Owner + Head Coach at Contractor Coach PRO and author of The Contractor's Blueprint. Jim has coached over 1,500 contractors, helping them transform chaos into clarity and build businesses that serve their dreams. Former Director of Sales turned servant leader, he's passionate about empowering contractors to achieve control, growth, and freedom in both business and life.
You became one by doing the right things at the wrong time.
I see it every week. Contractors doing $2 million who can't take a vacation because nobody else can make decisions. Owners working 70-hour weeks answering calls at midnight. Teams waiting for approval on things they should handle themselves.
They're not lazy. They're not incompetent. They're trapped in a business they built without understanding the five levels of leadership.
I lived this exact problem back in 2003.
I was running a contracting business, crushing it on paper. Revenue climbing. Jobs booked solid. But I was drowning. A sales rep called me at 1:30am asking if felt goes before or after shingles on the order. I threw my phone across the room.
Not because the question was stupid. Because I realized I'd built a business where I was the answer to everything. Every decision flowed through me.

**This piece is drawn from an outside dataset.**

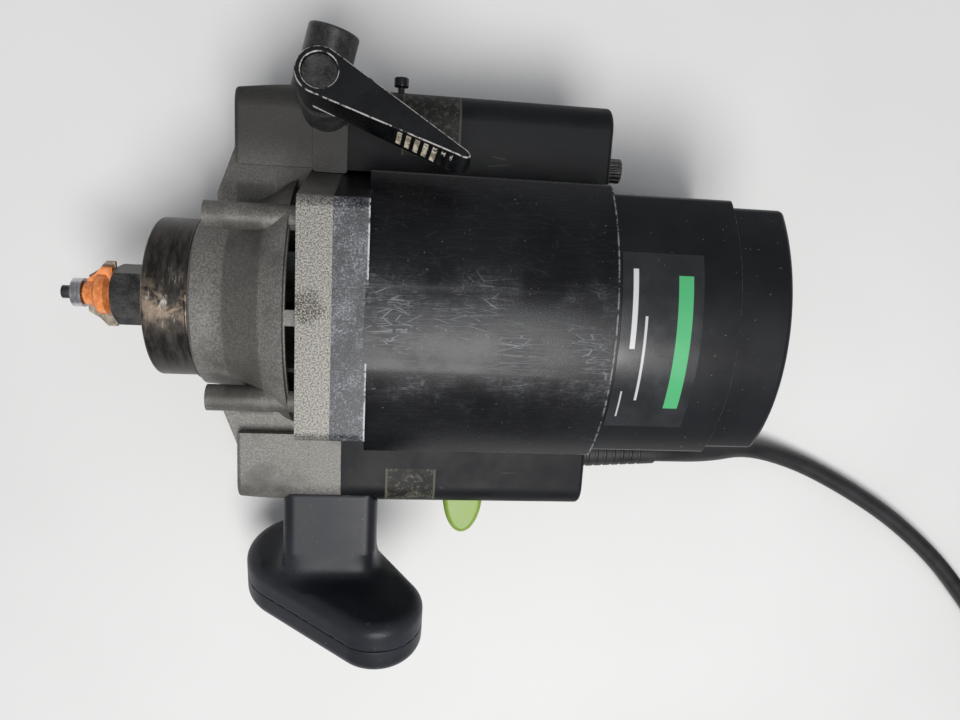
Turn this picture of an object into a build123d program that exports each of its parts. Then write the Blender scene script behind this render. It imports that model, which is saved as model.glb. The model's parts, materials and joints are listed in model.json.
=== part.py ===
from build123d import *

import math
import os

# Motor head of a plunge router, lying on its back: +X runs along the spindle axis from the
# cutter to the end cap, +Z is the machine's front, +Y the side of the clamping lever.
# Millimetres. The shapes below are drawn about the spindle axis and moved to the origin,
# at the middle of the base, when they are written.

os.makedirs("parts", exist_ok=True)

# ---- driving dimensions -------------------------------------------------------------
axis_height = 60.0  # spindle axis above the surface that the back lies on
centre_x = -20.45  # middle of the length and of the width, from the spindle axis
centre_y = -20.824

rim_x = -134.8  # open rim of the mounting collar
nose_x = -116.0  # collar against the casting
flange_x = -69.8  # front face of the square flange
joint_x = -56.2  # casting against the motor housing
barrel_x = -42.4  # where the black flange ends and the barrel begins
step_x = 56.5  # end of the barrel
upper_x = 108.3  # end of the upper housing
cap_x = 132.0  # end of the cap
back_z = -axis_height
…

Every problem needed my input. I wasn't leading, I was suffocating.
After 27 years in contracting and coaching 1,200+ contractors, I can tell you this: leadership isn't a talent you're born with. It's a skill you develop in stages. And skipping stages creates chaos.

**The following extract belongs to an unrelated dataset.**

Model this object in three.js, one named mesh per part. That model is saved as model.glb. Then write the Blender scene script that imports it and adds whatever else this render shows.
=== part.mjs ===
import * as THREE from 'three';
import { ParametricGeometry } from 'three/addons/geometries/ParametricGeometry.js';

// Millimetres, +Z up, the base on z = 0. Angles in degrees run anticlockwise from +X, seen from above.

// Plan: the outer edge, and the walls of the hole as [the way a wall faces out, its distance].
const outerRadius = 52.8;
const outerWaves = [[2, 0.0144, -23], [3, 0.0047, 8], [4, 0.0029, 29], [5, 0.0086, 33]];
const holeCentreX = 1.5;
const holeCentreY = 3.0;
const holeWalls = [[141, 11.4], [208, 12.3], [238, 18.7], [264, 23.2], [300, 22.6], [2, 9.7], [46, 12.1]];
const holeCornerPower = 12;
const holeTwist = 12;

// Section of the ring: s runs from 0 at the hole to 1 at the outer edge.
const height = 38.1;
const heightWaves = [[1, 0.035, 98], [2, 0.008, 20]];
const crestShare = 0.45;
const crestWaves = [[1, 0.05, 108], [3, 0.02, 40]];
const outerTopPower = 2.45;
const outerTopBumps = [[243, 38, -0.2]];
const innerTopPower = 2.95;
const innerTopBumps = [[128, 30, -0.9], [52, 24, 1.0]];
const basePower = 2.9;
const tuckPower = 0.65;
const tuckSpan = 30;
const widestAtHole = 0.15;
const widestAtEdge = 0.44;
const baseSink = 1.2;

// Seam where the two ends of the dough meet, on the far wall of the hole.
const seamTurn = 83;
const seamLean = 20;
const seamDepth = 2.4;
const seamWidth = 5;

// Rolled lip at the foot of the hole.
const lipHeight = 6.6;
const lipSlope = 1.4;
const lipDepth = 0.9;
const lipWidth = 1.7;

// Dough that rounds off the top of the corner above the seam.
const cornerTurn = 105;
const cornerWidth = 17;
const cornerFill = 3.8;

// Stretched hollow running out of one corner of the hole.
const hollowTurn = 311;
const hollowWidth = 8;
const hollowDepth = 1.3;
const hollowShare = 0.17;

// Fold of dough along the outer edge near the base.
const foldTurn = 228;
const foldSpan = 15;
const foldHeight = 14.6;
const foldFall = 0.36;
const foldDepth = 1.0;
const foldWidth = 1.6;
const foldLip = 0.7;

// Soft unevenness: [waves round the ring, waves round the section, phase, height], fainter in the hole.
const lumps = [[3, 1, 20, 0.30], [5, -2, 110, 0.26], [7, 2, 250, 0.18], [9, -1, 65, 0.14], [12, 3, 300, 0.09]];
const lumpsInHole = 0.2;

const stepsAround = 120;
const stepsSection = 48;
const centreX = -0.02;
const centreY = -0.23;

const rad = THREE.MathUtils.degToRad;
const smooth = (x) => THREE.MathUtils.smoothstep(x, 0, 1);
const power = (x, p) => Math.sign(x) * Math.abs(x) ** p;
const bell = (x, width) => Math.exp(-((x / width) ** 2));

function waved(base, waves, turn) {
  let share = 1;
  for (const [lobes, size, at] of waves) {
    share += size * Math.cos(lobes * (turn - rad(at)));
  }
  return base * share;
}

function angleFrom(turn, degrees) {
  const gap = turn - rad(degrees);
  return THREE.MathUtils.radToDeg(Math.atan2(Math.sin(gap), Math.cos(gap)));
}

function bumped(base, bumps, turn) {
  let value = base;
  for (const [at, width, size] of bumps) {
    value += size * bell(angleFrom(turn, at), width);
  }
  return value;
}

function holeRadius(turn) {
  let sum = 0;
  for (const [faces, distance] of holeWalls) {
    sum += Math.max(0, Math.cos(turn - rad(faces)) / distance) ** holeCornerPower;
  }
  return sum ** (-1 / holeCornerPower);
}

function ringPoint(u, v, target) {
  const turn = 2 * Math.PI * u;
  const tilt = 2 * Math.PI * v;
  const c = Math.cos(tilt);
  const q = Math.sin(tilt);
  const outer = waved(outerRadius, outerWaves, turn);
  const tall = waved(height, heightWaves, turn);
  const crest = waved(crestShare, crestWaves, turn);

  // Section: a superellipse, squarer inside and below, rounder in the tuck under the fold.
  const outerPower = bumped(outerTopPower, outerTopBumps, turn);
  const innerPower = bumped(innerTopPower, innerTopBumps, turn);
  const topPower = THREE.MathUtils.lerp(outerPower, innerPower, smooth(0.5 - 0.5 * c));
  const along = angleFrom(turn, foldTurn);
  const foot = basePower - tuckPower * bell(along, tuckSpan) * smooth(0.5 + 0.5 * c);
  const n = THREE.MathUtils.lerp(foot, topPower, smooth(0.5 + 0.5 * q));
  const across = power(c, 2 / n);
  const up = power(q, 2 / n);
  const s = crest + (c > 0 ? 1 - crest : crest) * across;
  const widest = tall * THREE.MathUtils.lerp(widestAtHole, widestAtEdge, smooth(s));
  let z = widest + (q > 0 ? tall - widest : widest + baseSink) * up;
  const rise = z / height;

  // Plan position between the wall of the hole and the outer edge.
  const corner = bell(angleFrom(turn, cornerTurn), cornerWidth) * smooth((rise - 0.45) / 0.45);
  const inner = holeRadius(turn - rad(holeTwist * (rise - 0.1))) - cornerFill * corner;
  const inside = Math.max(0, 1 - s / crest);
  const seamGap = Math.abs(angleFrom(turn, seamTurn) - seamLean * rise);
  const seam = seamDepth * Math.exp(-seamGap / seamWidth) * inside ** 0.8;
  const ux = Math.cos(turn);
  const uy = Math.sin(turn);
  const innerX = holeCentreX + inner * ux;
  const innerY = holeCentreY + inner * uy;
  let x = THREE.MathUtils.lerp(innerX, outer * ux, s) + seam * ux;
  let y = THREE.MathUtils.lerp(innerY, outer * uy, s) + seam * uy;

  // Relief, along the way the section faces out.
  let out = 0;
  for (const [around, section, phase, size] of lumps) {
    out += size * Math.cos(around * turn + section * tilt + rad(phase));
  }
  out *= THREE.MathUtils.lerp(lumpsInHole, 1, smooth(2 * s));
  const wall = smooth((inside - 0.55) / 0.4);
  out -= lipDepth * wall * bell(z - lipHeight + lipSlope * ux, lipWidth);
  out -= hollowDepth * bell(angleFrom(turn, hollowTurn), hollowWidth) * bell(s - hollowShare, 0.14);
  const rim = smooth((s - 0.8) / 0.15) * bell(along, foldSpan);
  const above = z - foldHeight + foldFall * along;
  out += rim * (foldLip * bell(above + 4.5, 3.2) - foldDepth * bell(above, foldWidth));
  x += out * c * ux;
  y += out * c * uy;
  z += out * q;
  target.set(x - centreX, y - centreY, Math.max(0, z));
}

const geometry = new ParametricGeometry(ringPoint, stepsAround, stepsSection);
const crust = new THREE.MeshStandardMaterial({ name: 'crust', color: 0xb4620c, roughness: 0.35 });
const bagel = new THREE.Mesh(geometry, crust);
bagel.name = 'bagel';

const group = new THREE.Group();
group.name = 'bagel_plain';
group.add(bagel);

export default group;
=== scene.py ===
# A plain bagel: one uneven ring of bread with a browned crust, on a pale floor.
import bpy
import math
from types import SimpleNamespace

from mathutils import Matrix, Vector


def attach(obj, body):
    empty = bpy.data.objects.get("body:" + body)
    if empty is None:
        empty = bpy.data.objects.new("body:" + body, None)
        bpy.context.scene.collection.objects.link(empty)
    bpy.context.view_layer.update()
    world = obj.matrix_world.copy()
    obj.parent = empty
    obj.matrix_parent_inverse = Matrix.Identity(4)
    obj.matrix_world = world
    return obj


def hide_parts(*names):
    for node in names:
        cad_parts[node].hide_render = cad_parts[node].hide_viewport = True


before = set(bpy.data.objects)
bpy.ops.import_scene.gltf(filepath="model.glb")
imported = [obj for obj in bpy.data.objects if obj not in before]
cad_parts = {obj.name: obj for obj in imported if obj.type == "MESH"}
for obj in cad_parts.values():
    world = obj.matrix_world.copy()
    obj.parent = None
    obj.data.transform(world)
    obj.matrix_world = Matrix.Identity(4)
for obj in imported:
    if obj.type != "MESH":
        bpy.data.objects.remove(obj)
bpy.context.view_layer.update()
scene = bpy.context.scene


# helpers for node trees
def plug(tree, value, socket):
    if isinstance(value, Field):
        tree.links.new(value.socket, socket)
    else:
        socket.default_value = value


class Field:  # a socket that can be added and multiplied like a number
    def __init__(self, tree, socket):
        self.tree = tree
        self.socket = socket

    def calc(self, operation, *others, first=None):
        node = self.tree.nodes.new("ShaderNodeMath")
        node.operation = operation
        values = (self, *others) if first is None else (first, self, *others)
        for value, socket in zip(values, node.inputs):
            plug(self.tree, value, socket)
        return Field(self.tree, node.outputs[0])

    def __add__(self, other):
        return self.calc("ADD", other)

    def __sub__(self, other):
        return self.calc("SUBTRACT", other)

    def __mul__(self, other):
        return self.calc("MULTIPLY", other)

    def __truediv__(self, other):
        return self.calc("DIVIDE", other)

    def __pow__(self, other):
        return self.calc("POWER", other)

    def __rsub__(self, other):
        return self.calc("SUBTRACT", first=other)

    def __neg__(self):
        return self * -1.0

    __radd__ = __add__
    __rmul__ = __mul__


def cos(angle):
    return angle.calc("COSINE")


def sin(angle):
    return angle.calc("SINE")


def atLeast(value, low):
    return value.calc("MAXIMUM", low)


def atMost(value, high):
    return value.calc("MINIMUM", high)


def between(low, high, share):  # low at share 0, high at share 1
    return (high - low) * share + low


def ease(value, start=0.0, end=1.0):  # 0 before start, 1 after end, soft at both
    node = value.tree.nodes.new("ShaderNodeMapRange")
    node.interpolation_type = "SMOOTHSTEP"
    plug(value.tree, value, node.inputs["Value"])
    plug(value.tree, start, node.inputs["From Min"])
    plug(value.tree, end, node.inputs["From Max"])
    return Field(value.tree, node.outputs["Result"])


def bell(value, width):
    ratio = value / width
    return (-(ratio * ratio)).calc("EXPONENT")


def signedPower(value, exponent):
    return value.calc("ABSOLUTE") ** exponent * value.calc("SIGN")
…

This week in Contractor Training Room, we broke down exactly why most contractors feel like their business runs them instead of the other way around. The live session walked through the five levels every leader must climb and what happens when you try to skip steps. If you want the full breakdown with the visual scaling matrix, watch the replay here.
Here's what I covered:
Leadership Happens in Stages, Not All at Once
You don't wake up one day as a great leader. You climb five distinct levels, and each one requires different skills.
Think of leadership like climbing a mountain with five camps. Most contractors try to jump from base camp to the summit without stopping at the camps in between. That's when you fall.
Level 1: Position. People follow you because they have to. You're the owner or the manager. That's it. This is where every solo contractor and new operator sits. You have authority by title, not by skill. There's nothing wrong with this, it's just the starting point.
Level 2: Permission. People follow you because they want to. You've built some trust. You've created a vision they believe in. They see something in it for them beyond just a paycheck. This is the operator-to-entrepreneur transition.
Level 3: Production. People follow you because of what you've done for the organization. You've built something impressive. Revenue is climbing. Systems are working. Culture is forming. Your team sees value in being part of something that's winning.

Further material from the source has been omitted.